The council split 4-3 on the issue, with aldermen Bill Brumett, Wayne Easterly and Thelma Walker voting in favor of the no confidence vote and aldermen George Stepps, Charles Boyd, Glen Brown and Steven Mays voting against it. Alderman Irene Holcomb was absent.

A similar proposal was considered by the council in mid-March but failed in a tied 4-4 vote.

Mays was the only alderman to vote differently Monday than in March. Mays said THAT after the March vote he spoke one-on-one with Davis-Jones, discussing with her areas where she could improve, and he promised to give her a chance.

Redus said he supports the chief and saw no reason for the no-confidence vote.

“Crime is down in this community,” Redus said. “Crime will continue to be down in this community. We are asking our law enforcement officials to continue to do the job that the citizens of this community require of them and ask of them. I am in support of the chief. I am in support of the command staff and the job they are doing. I don’t see any legitimate reasons to have a no-confidence vote.”

Stepps said that it seems to him that the chief and her officers, especially some of the command staff, need to sit down and discuss things. Stepps said he is not sure that complaints about the chief are actually going to her so that she can address them.

Walker said that she has officers and employees come to her to bring up issues because they are afraid Davis-Jones will retaliate against them.

“People are being moved at her whim, however she feels,” Walker said.

“I don’t know where this is coming from that my officers are fearful of me,” Davis-Jones said. “I cannot take somebody’s job without cause.”

Davis-Jones said that she does not retaliate against her employees.

“There is no way in this world I would discipline somebody without having a cause to,” she said.

Redus prevented Walker from asking Davis-Jones any further questions, even over the protest of Mays.

Easterly said he has gotten complaints about Davis-Jones of a volume and nature he has never experienced with any other police chief.

“The only thing I can say about it, is in the last six months I’ve had more complaints from more officers — officers who have been here through at least six police chiefs, I’ve never had the number of complaints,” Easterly said, adding that the complaints are coming from all demographics: males, females and all races. “It’s coming from everywhere. I have not had anybody step up to me and tell me they think things are going well. That’s just the facts.”

Redus responded that he talks to more people than Easterly does and has a better sense of the mood at the department because he “runs the day-to-day operations” and speaks to the police officers on a daily basis. Redus said the members of the public he speaks to are proud of the police department and the things that have been accomplished under Davis-Jones.
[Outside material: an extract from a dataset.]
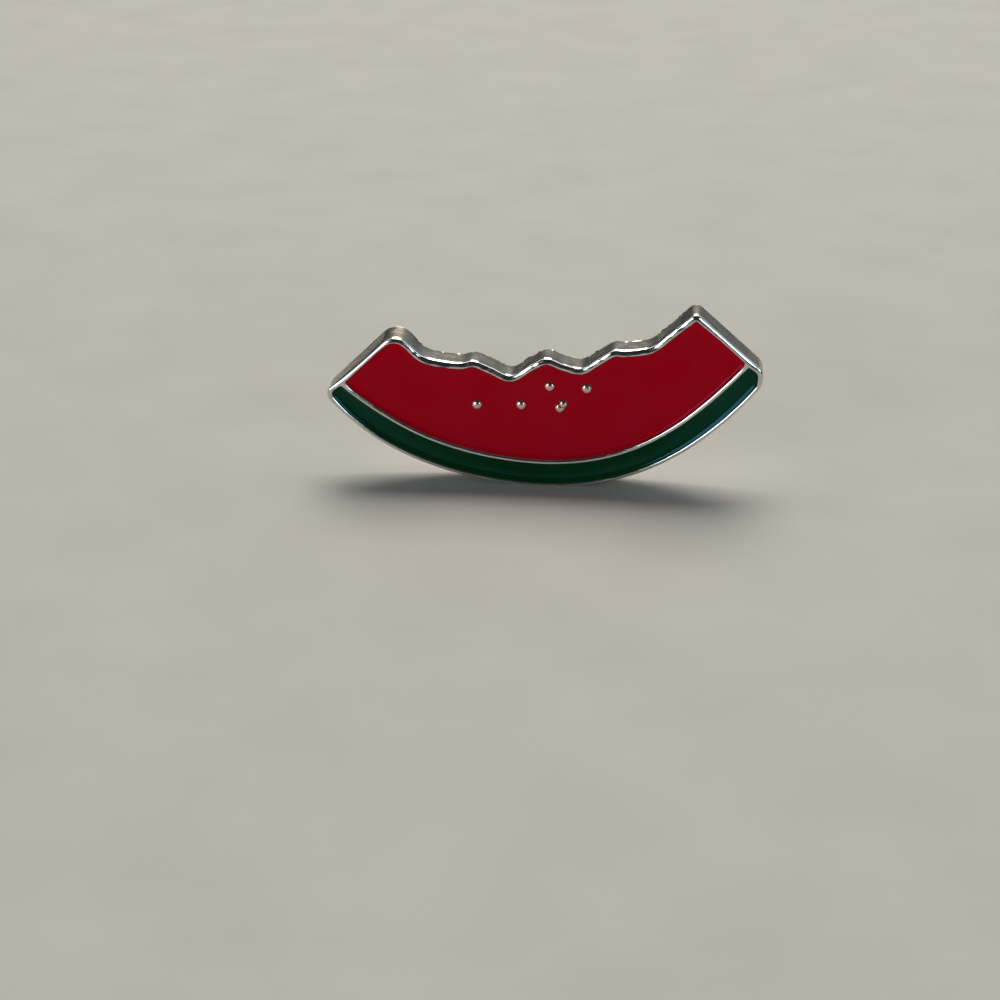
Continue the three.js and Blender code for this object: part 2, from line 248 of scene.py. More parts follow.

Redus read aloud a lengthy list of items he said were compiled by police department staff as a list of improvements and changes that have been made under Davis-Jones. The list included:

• Reduction of overtime from $325,000 to $120,000;

• Reorganization of divisions for more efficiency;

• Reorganization of shifts to 12-hour shifts to put more officers on the streets;

• Bringing the department to full staffing levels, which allowed the department to use a grant that it had been unable to use previously because it could not hire and keep enough officers, allowing the department to hire seven new officers;

• Installing 13 surveillance cameras across the city to aid in investigations;

• Starting a summer youth camp and fall festival, increasing the number of school resource officers and bringing an anti-drug program back to schools;

• Starting the text-a-tip program;

• Increasing the number of female and minority officers;

• Starting the Americorps program;

• Bringing down the crime statistics;

• Starting a ministers advisory group;

• Re-establishing a bike unit;

• Heightening the focus on domestic violence/abuse issues;

• Getting grants;

• And adding to and improving the police vehicle fleet.

“These are things, that I think, show that leadership is obviously working,” Redus said.